La sensualité qui se dégage avec tant de puissance de Gabrielle est aussi due au choix du décor : la Provence, sèche et aride, en été, la chaleur, la rivière toute proche : on est ici dans un symbolisme presque grossier, mais les images sont d'une beauté solaire telle qu'on est comme essoufflé par la tension sexuelle ambiante. Marion Cotillard est belle à se damner, juste, intense, à la limite de la folie. La phrase de la mère de Gabrielle résume d'ailleurs parfaitement son personnage : « elle n'est pas folle, [...] elle a seulement besoin d'un homme dans sa vie. » 
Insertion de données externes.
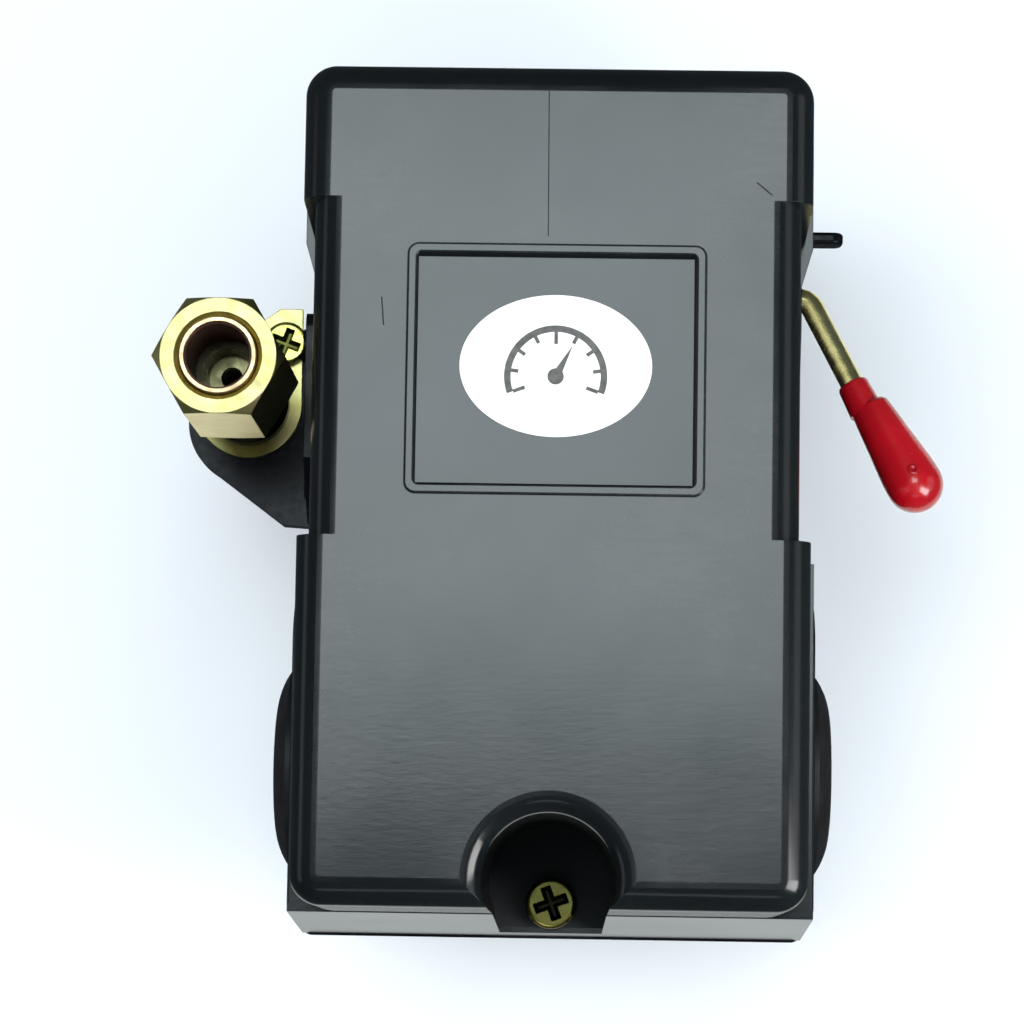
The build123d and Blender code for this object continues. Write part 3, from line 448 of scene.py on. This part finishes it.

Cela étant (très bien) fait, le film peut commencer. Gabrielle se marie sous l'impulsion d'une mère aimante mais rétrograde, son mari José (Alex Brendemühl, regard azur et barbe dure) l'idolâtre et la comprend malgré elle, et décide donc après fausse couche de faire soigner sa "maladie de la pierre" dans un sanatorium en Suisse. C'est là qu'elle rencontre André, un officier français revenant d'Indochine et atteint d'un mal qui le fait énormément souffrir. Louis Garrel, fidèle à lui-même, compose un personnage au charme taciturne, offrant chacune de ses paroles comme un trésor rare et inestimable.

André et Gabrielle vont finir par s'aimer, c'est la scène-clé du film, le point culminant à la fois scénaristique et esthétique du film ; une merveille de "scène de cul", d'une sensualité moite et vibrante, filmée avec une pudeur respectueuse qui montre deux corps se mélangeant à la perfection.

Nicole Garcia réalise sûrement ici son film le plus abouti avec un portrait de femme complexe, victime d'elle-même mais résiliente, qu'elle filme avec une sensibilité minutieuse et admirative. Marion Cotillard, quant à elle, donne (à nouveau) la pleine mesure de son talent ; elle compose dans Mal de pierres une véritable allégorie de la passion, nerveuse et magnifique.